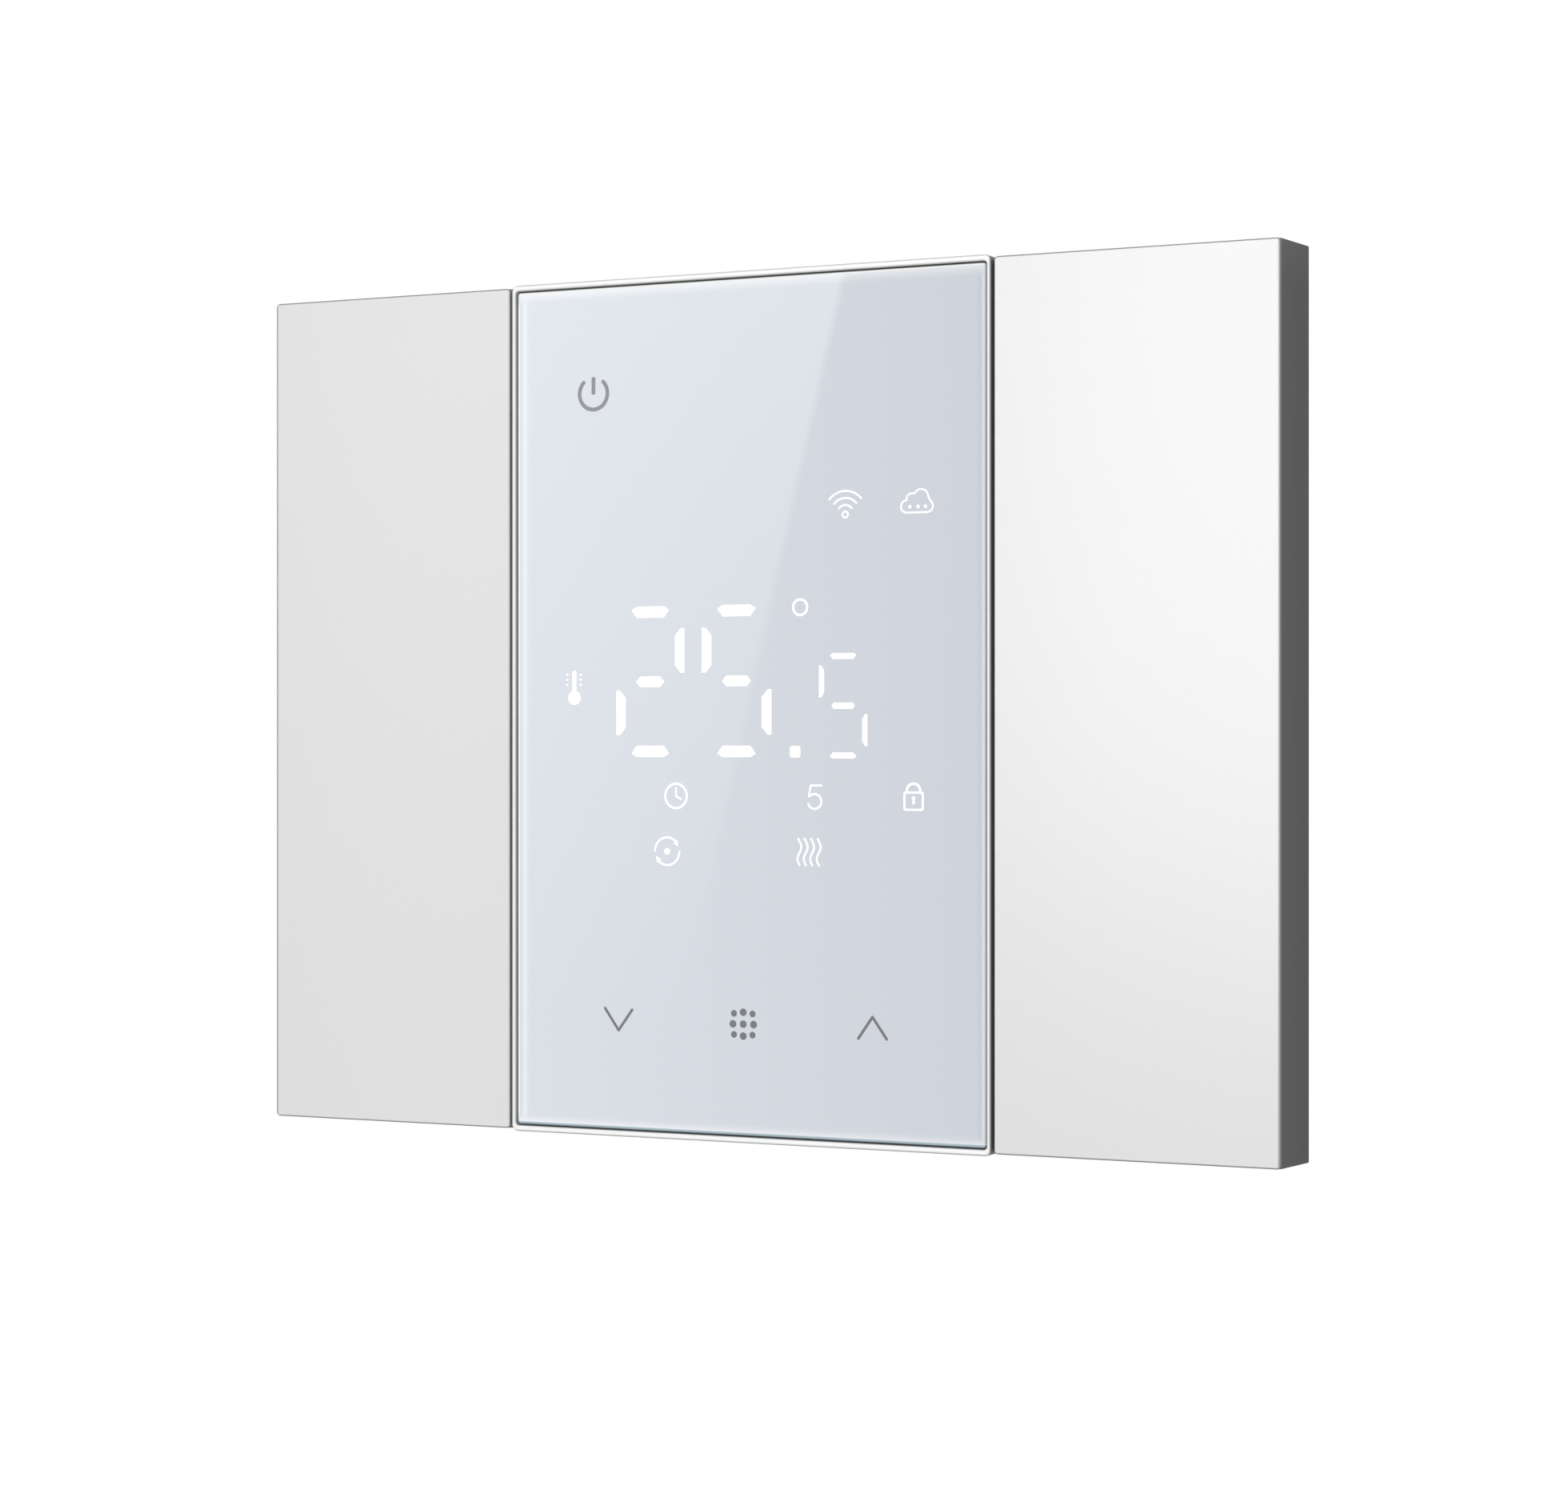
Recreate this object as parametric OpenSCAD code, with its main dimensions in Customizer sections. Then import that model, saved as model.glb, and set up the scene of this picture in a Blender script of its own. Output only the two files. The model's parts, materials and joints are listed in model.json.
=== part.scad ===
// Flush-mounted touch thermostat: a glass display head between two plain side covers,
// on a dark base frame, with its power unit in the wall box behind.
// Origin: centre of the wall plane. -Y points out of the wall to the room, +X right, +Z up.
// A "depth" is a distance out from the wall plane (y = -depth); it is negative inside the wall.

/* [Face] */
// Width over both side covers
face_w = 124; // [122:0.5:130]
// Height of the side covers
face_h = 96; // [94:0.5:100]
// Width of the display head
head_w = 59.3; // [59:0.1:60.5]
// How far the head's rim stands past the covers, above and below
rim_over = 0.25; // [0:0.05:0.5]
// Open joint between the head and each side cover
joint_gap = 0.4; // [0.2:0.05:0.6]
// How much wider the base frame is at the wall than at the covers, on each side
frame_flare = 0.2; // [0.1:0.05:0.3]
// Depth of the side covers' front face
cover_front = 9.3; // [9.1:0.1:10.5]
// How far the head stands out past the covers
head_proud = 0.1; // [0:0.1:1]
// Corner radius of the base frame and covers
corner_r = 0.45; // [0.3:0.05:1.5]

/* [Glass] */
// Thickness of the front glass
glass_t = 0.7; // [0.7:0.1:1.2]
// Set-back of the glass behind the rim's front
glass_setback = 0.2; // [0.1:0.05:0.4]
// Width of the white rim beside the glass
rim_w = 0.46; // [0.4:0.02:0.7]
// Width of the white rim above and below the glass
rim_end_w = 0.66; // [0.4:0.02:0.7]
// Open joint between the rim and the glass
glass_gap = 0.16; // [0.08:0.02:0.2]

/* [Base frame] */
// Outer wall thickness
wall_t = 1.6; // [1.2:0.1:2]
// Depth of the web's front face
web_front = 2.6; // [2.4:0.1:2.7]
// Thickness of the steel support plate
steel_t = 1; // [0.8:0.1:1.1]
// Width of the steel support plate
steel_w = 108; // [106:1:110]
// Height of the steel support plate
steel_h = 76; // [74:1:77]
// Distance between the two wall-box screws
box_screw_pitch = 83.5; // [83:0.5:84]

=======

## Exercise
Quote exactly the stretch of lines above that starts at the first one and ends at the line with "corner_r = 0.45; // [0.3:0.05:1.5]", and nothing beyond it.

## Correct output
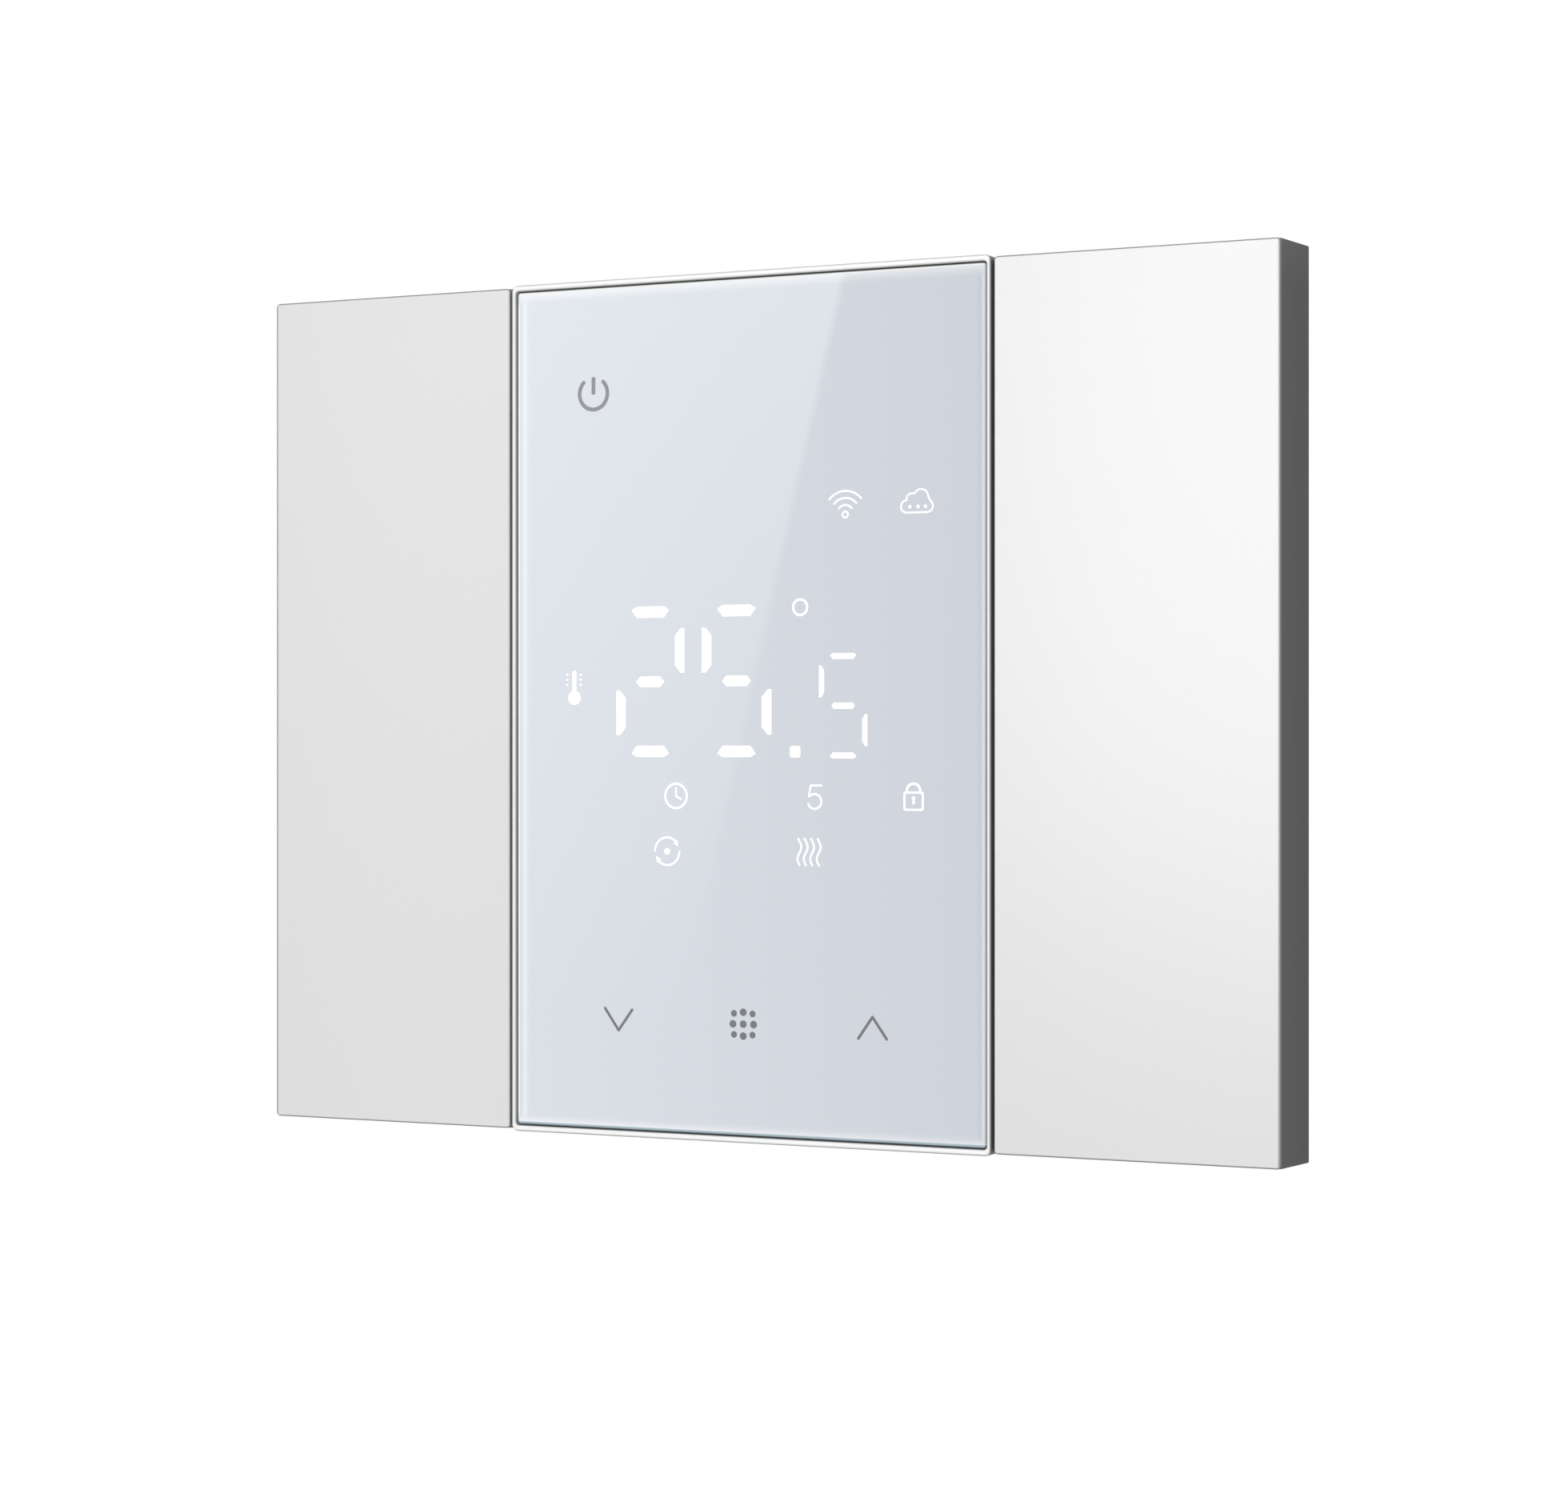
Recreate this object as parametric OpenSCAD code, with its main dimensions in Customizer sections. Then import that model, saved as model.glb, and set up the scene of this picture in a Blender script of its own. Output only the two files. The model's parts, materials and joints are listed in model.json.
=== part.scad ===
// Flush-mounted touch thermostat: a glass display head between two plain side covers,
// on a dark base frame, with its power unit in the wall box behind.
// Origin: centre of the wall plane. -Y points out of the wall to the room, +X right, +Z up.
// A "depth" is a distance out from the wall plane (y = -depth); it is negative inside the wall.

/* [Face] */
// Width over both side covers
face_w = 124; // [122:0.5:130]
// Height of the side covers
face_h = 96; // [94:0.5:100]
// Width of the display head
head_w = 59.3; // [59:0.1:60.5]
// How far the head's rim stands past the covers, above and below
rim_over = 0.25; // [0:0.05:0.5]
// Open joint between the head and each side cover
joint_gap = 0.4; // [0.2:0.05:0.6]
// How much wider the base frame is at the wall than at the covers, on each side
frame_flare = 0.2; // [0.1:0.05:0.3]
// Depth of the side covers' front face
cover_front = 9.3; // [9.1:0.1:10.5]
// How far the head stands out past the covers
head_proud = 0.1; // [0:0.1:1]
// Corner radius of the base frame and covers
corner_r = 0.45; // [0.3:0.05:1.5]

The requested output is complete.